Quaaaaaá há há há há há!!!
No cinema, o segundo livro não foi usado para criar o roteiro do segundo filme. O filme "2010 - o ano em que faremos contato" só usa o ano do título literário. E agora que chegamos a 2010 nem podemos pensar que o finado Clarke é o culpado por esse futuro sem graça que está diante de nós. Ele mal viu 2001 decepcioná-lo!

É o seguinte: me enchi de futurico. Quero teleporte, viagens espaciais baratas, fusão atômica produtiva, um aeromóvel pessoal, visão de raio-X (controlável, pois não quero ficar como o protagonista do filme "O homem com visão de raio-x", que surta quando enxerga absolutamente toda a verdade do universo), download de aulas de língua e kung-fu direto no cérebro, robôs como a Rosie dos Jetsons, cubos concentradores de matéria, governo planetário unificado, utopia educativa, clonagem de dinossauro/dodô/lobo-da-tasmânia/pomba-migratória americana e cia, e claro, a Enterprise! Já estamos em um bom caminho: a África do Sul vai ter uma copa do mundo e não existe mais o Apartheid oficial lá. Clarke nem pensou nisso quando escreveu o livro...

Do futuro distópico já estou cheio. Estamos perto demais de "1984", "Admirável mundo novo", "O homem duplo", "Mad Max" e por aí vai.

Ao fim do ano de 2009 eu estava cheio de coisas a falar sobre como foi esse ano terrível que acabou com final feliz, mas quer saber de uma coisa? Não tou a fim de retrospectiva. Que venha o novo! Que venha o futuro!

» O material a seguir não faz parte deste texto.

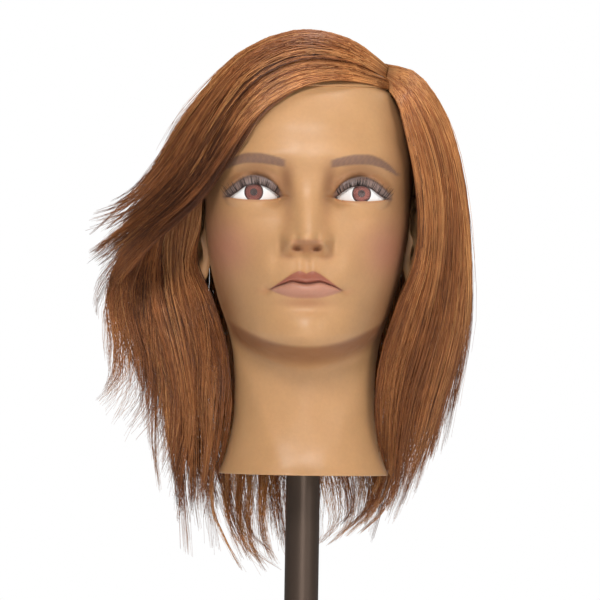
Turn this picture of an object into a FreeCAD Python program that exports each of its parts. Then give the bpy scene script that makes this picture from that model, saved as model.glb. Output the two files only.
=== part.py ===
"""A hairdresser's training head on a bench clamp.

A hollow vinyl head and neck with a foam core, set-in eyes, lashes and an implanted scalp of shoulder-length
hair sits on a swivelling spigot. The spigot turns in the top of a round post, the post tilts in a knuckle,
and the knuckle belongs to a C-shaped clamp that grips the edge of a bench.

Frame: millimetres, +Z up, the face looks along -Y. The origin is where the post's axis meets the underside
of the upper jaw's pad, which is the plane of the bench top. Heights on the head are measured from the rim of
the neck, and head_z() turns them into Z.
"""

import FreeCAD, Part

import math
import os

V = FreeCAD.Vector

# ---- head and neck ----
NECK_Z = 166.0  # rim of the neck above the bench
CROWN = 277.5  # top of the bare skull above the rim
WALL = 3.6  # vinyl wall
CORE_GAP = 0.3  # between the wall and what is put inside it
SCALP_WALL = 1.8  # implanted skin over the skull
SCALP_GAP = 0.05
HAIRLINE_FRONT = (-72.0, 252.0)  # Y and height where the scalp ends on the forehead
HAIRLINE_NAPE = (62.0, 84.0)  # the same at the nape
EAR = dict(x=66.5, y=16.0, height=153.0, thick=8.0, deep=15.0, tall=30.0, splay=24.0, lean=10.0)
EAR_BOWL = dict(thick=0.75, deep=0.55, tall=0.5, out=0.95, forward=0.15)  # shares of the ear's own sizes
EAR_ROOM_IN_SCALP = 0.6

# Sections of head and neck: height, half width, front depth, back depth, depth of the widest place.
SECTIONS = [
    (0, 55.0, 56.0, 58.0, 0),
    (6, 52.6, 53.0, 55.5, 0),
    (14, 50.0, 50.5, 53.0, 0),
    (26, 47.2, 48.0, 51.0, 0),
    (42, 45.2, 46.5, 50.5, 0),
    (58, 45.2, 47.5, 52.0, 0),
    (68, 45.8, 52.0, 54.0, 0),
    (74, 46.3, 64.0, 55.5, 0),
    (79, 46.9, 80.0, 57.0, 0),
    (84, 47.8, 90.5, 59.0, 0),
    (90, 49.2, 94.5, 62.0, 0),
    (98, 51.6, 95.0, 66.0, 1),
    (112, 56.5, 94.0, 73.0, 3),
    (131, 61.5, 94.5, 82.0, 5),
    (150, 64.8, 93.5, 90.0, 7),
    (177, 67.0, 89.5, 97.0, 9),
    (200, 68.6, 90.5, 99.5, 10),
    (220, 68.6, 88.0, 98.0, 11),
    (240, 63.5, 78.5, 91.0, 12),
    (256, 53.0, 63.0, 78.0, 13),
    (268, 38.0, 42.0, 60.0, 14),
    (275, 21.0, 16.0, 40.0, 14),
    (CROWN, 7.0, -6.0, 22.0, 14),
]
SKULL_SQUARE = 2.25  # how square the back is, where 2 is an ellipse
# The same for the face: height and squareness.
FACE_SQUARE = [
    (70, 2.05),
    (98, 2.0),
    (131, 2.1),
    (150, 2.3),
    (168, 2.7),
    (190, 2.75),
    (215, 2.4),
    (256, 2.2),
    (268, 2.1),
]
JAW_RISE = 22.0  # how much higher the jaw's edge lies at the side than at the chin

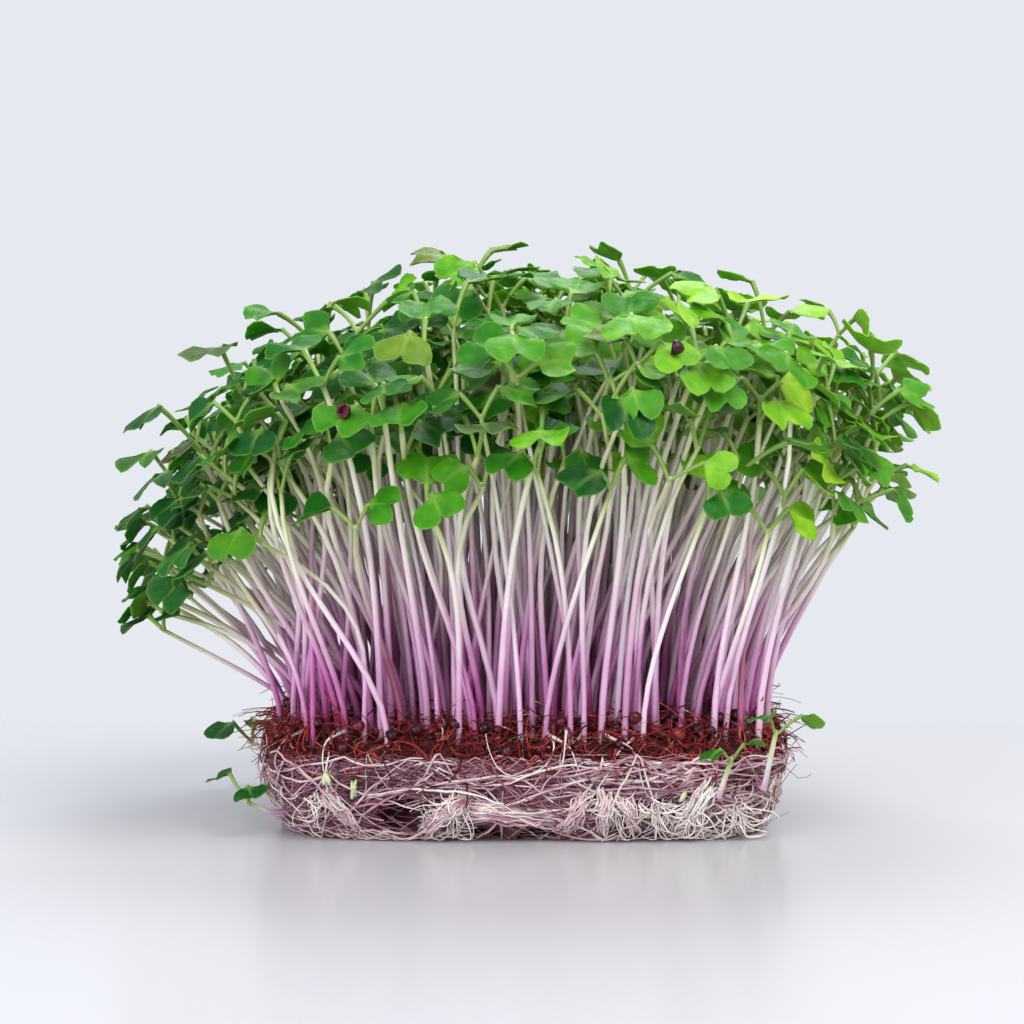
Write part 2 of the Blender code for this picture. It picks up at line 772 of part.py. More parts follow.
def main():
    clear_scene()
    rng = np.random.default_rng(SEED)
    felt = make_material("root_felt", (0.62, 0.42, 0.40), 0.85)
    coir = make_material("coir", (0.22, 0.05, 0.035), 0.9)
    green = make_material("seedling", (0.20, 0.42, 0.06), 0.5)
    sprouts = draw_sprouts(rng)
    bunches = bunch_layout(rng)
    grow_bed(bunches, sprouts, rng)
    build_root_mat(felt, rng)
    build_medium(bunches, coir, rng)
    for number, bunch in enumerate(bunches, start=1):
        build_bunch(f"seedlings_{number:02d}", bunch, green)
    for name, (points, leaves) in sprouts.items():
        finish(grow_seedling(name, points, leaves), green)


main()
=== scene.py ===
import json
import math

import bmesh
import bpy
import numpy as np
from mathutils import Euler, Matrix, Vector, noise
from mathutils.kdtree import KDTree

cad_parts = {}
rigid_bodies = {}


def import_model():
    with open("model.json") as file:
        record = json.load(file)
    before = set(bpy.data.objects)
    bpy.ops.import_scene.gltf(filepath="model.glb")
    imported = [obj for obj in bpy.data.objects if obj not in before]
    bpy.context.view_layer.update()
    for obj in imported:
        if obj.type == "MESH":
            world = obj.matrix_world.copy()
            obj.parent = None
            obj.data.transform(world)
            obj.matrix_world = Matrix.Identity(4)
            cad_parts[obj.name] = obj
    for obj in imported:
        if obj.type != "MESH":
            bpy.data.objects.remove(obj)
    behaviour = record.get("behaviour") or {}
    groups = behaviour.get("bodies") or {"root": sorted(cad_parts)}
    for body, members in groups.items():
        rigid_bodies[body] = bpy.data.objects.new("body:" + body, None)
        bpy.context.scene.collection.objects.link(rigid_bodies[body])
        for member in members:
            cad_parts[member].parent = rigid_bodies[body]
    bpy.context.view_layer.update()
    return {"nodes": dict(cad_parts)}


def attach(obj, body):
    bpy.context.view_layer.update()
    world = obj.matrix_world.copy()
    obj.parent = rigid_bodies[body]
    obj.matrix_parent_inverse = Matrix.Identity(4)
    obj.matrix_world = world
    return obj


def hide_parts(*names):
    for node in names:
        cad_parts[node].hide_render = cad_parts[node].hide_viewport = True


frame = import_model()
up = np.array((0.0, 0.0, 1.0))
fullTurn = 2 * math.pi


# Camera, light and table

camera = {
    "place": (-0.0025, -0.426, 0.064),  # level, in front of the block
    "focalLength": 69.5,  # mm, on a 36 mm sensor
    "sensorWidth": 36.0,
}
studio = {
    "skyColour": (0.795, 0.815, 0.875),
    "skyLight": 0.82,  # the share of the backdrop's brightness that lights the block
    "aim": (0.0, 0.0, 0.06),
    # place, power, size and colour of each lamp
    "keyLight": ((0.45, -0.60, 0.95), 12.5, 0.90, (1.0, 0.96, 0.90)),
    "fillLight": ((-0.60, -0.80, 0.35), 7.0, 0.80, (0.96, 0.94, 1.0)),
    "backLight": ((0.10, 0.55, 1.00), 6.5, 0.60, (1.0, 1.0, 1.0)),
}
table = {
    "half": 1.6, "front": -1.3, "back": 0.185,
    "fade": 0.020,  # how far the far edge takes to melt into the backdrop
    "colour": (0.525, 0.535, 0.565), "roughness": 0.24,
}


def linkObject(name, data):
    thing = bpy.data.objects.new(name, data)
    bpy.context.scene.collection.objects.link(thing)
    return thing


def feed(tree, socket, value):
    # A socket takes a link or a plain value
    if isinstance(value, bpy.types.NodeSocket):
        tree.links.new(value, socket)
    else:
        socket.default_value = value


def addNode(tree, kind, inputs=(), output=0, **settings):
    # A node with its settings and inputs, which gives one of its outputs
    node = tree.nodes.new(kind)
    for name, value in settings.items():
        setattr(node, name, value)
    for key, value in dict(inputs).items():
        feed(tree, node.inputs[key], value)
    return node.outputs[output]


def placeCamera():
    bpy.context.scene.view_settings.view_transform = "Standard"
    lens = bpy.data.cameras.new("camera")
    lens.lens = camera["focalLength"]
    lens.sensor_width = camera["sensorWidth"]
    lens.clip_start = 0.01
    holder = linkObject("camera", lens)
    holder.location = camera["place"]
    holder.rotation_euler = (math.pi / 2, 0.0, 0.0)
    bpy.context.scene.camera = holder


def lightStudio():
    world = bpy.data.worlds.new("studio")
    world.use_nodes = True
    tree = world.node_tree
    sky = tree.nodes["Background"]
    sky.inputs["Color"].default_value = (*studio["skyColour"], 1.0)
    rays = addNode(tree, "ShaderNodeLightPath", output="Is Camera Ray")
    levels = {"Value": rays, "To Min": studio["skyLight"], "To Max": 1.0}
    strength = addNode(tree, "ShaderNodeMapRange", levels)
    feed(tree, sky.inputs["Strength"], strength)
    bpy.context.scene.world = world
    for name in ("keyLight", "fillLight", "backLight"):
        place, power, size, colour = studio[name]
        lamp = bpy.data.lights.new(name, "AREA")
        lamp.shape = "DISK"
        lamp.energy = power
        lamp.size = size
        lamp.color = colour
        holder = linkObject(name, lamp)
        holder.location = place
        holder.rotation_euler = (Vector(studio["aim"]) - Vector(place)).to_track_quat("-Z", "Y").to_euler()


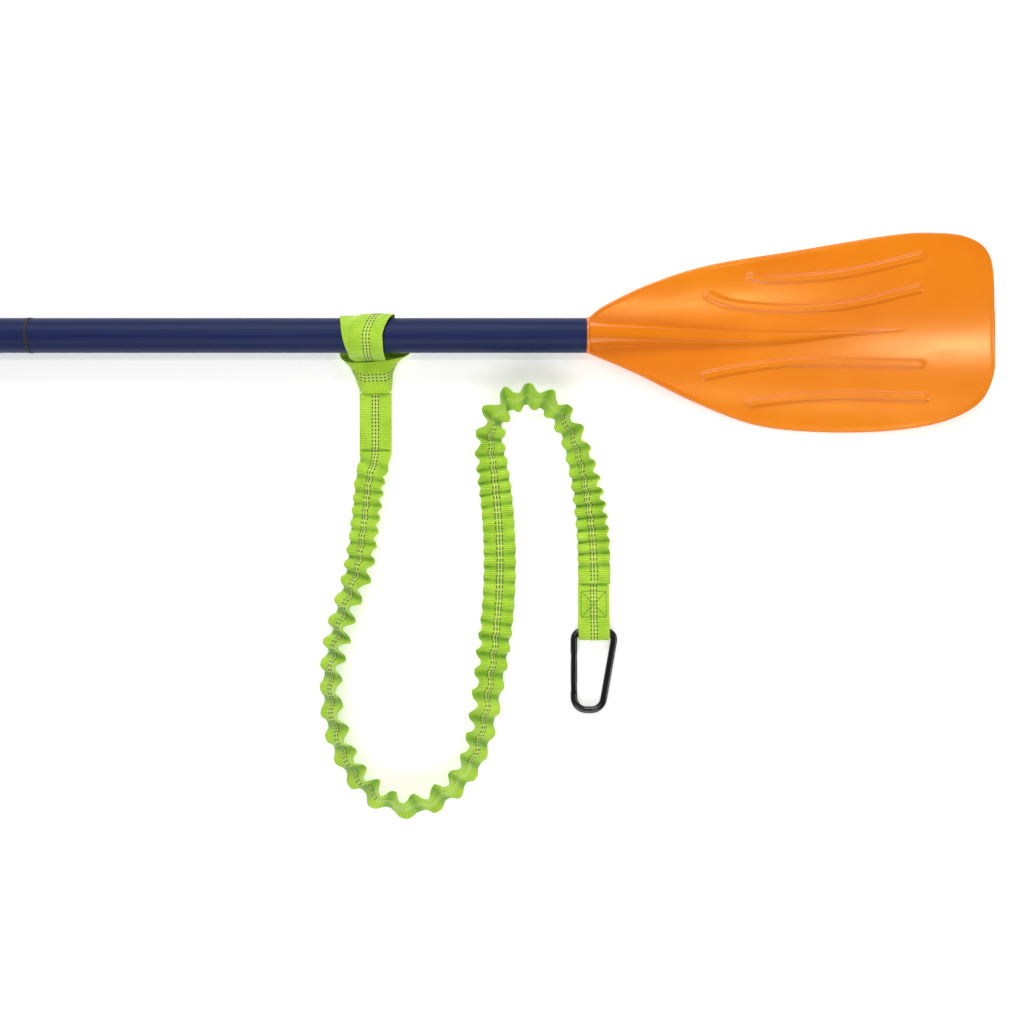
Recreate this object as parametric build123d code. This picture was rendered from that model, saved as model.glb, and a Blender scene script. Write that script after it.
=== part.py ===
from build123d import *
import math
import os

# Two-piece kayak paddle with an elastic leash, lying on a flat surface. Millimetres.
# X runs along the shaft from the centre joint to the right blade, Y across the blades,
# Z up. The origin is on the surface, under the centre joint.

os.makedirs("parts", exist_ok=True)

# ---------------------------------------------------------------- driving dimensions
SHAFT_Z = 22.0            # height of the shaft's axis above the surface
HALF_SHAFT = 480.0        # centre joint to blade collar

SLEEVE_R = 15.0           # outside of the plastic skin
SLEEVE_WALL = 0.8
TUBE_WALL = 1.5
TUBE_GAP = 0.05           # skin to tube, and ring to tube ends

FERRULE_FIT = 0.25        # radial clearance of the ferrule in the left tube
FERRULE_SEAT = 0.05       # the same under the ring and in the right tube, where it is fixed
FERRULE_WALL = 1.3
FERRULE_IN_RIGHT = 50.0   # length held in the right tube
FERRULE_IN_LEFT = 62.0    # length that slides into the left tube
RING_WIDTH = 3.0
RING_PROUD = 0.35         # how far the ring stands above the skin

BUTTON_R = 3.4
BUTTON_X = -40.0
BUTTON_PROUD = 0.15       # above the skin: nearly flush
BUTTON_FLANGE_R = 5.2
BUTTON_FLANGE_T = 0.8
BUTTON_FIT = 0.2          # button to its holes
FEATHER_STEP = 60.0       # degrees between the feather holes in the left tube
SPRING_STRIP = 0.6
SPRING_WIDTH = 6.0
SPRING_LENGTH = 30.0
SPRING_REST = 0.1         # flange and lower leg to the ferrule's wall
SPRING_GAP = 0.05         # upper leg to the flange

RIVET_R = 2.0
RIVET_HEAD_R = 3.0
RIVET_HEAD_T = 0.6        # thinner than the skin, so that the head is flush
RIVET_HEAD_EDGE = 0.25    # rounding of the head's outer edge
RIVET_DEPTH = 0.15        # head's face below the skin
RIVET_FIT = 0.1
RIVET_HEAD_ROOM = 0.3     # round the head, in its hole in the skin
RIVET_TIP_DOWN = 6.0      # shank's end below the shaft's axis
FERRULE_RIVET_X = 32.0
BLADE_RIVET_BACK = 26.0   # rivet to blade collar

PLUG_LENGTH = 50.0
PLUG_FIT = 0.5
PLUG_START = 90.0         # from the centre joint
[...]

Em alguma outra ocasião, talvez eu fale de uma ou outra coisinha relevante do ano passado, mas será do mesmo modo como relembramos da revolução francesa: como história.

2010 pode não ser o ano em que entraremos em contato com uma espécie alienígena, mas torça para entrarmos em contato com a raça humana. Ela está escondida em algum lugar por aí na Terra, debaixo desses monstros tecnocratas incivilizados, destes alienados espaciais e interioranos, dos reacionários preconceituosos marcianos. A humanidade é a espécie nova a ser descoberta por todos nós nesse futuro que começou hoje.

E Vaos torcer para o Brasil não cair de novo naquele tempo de idade média em que a década começou.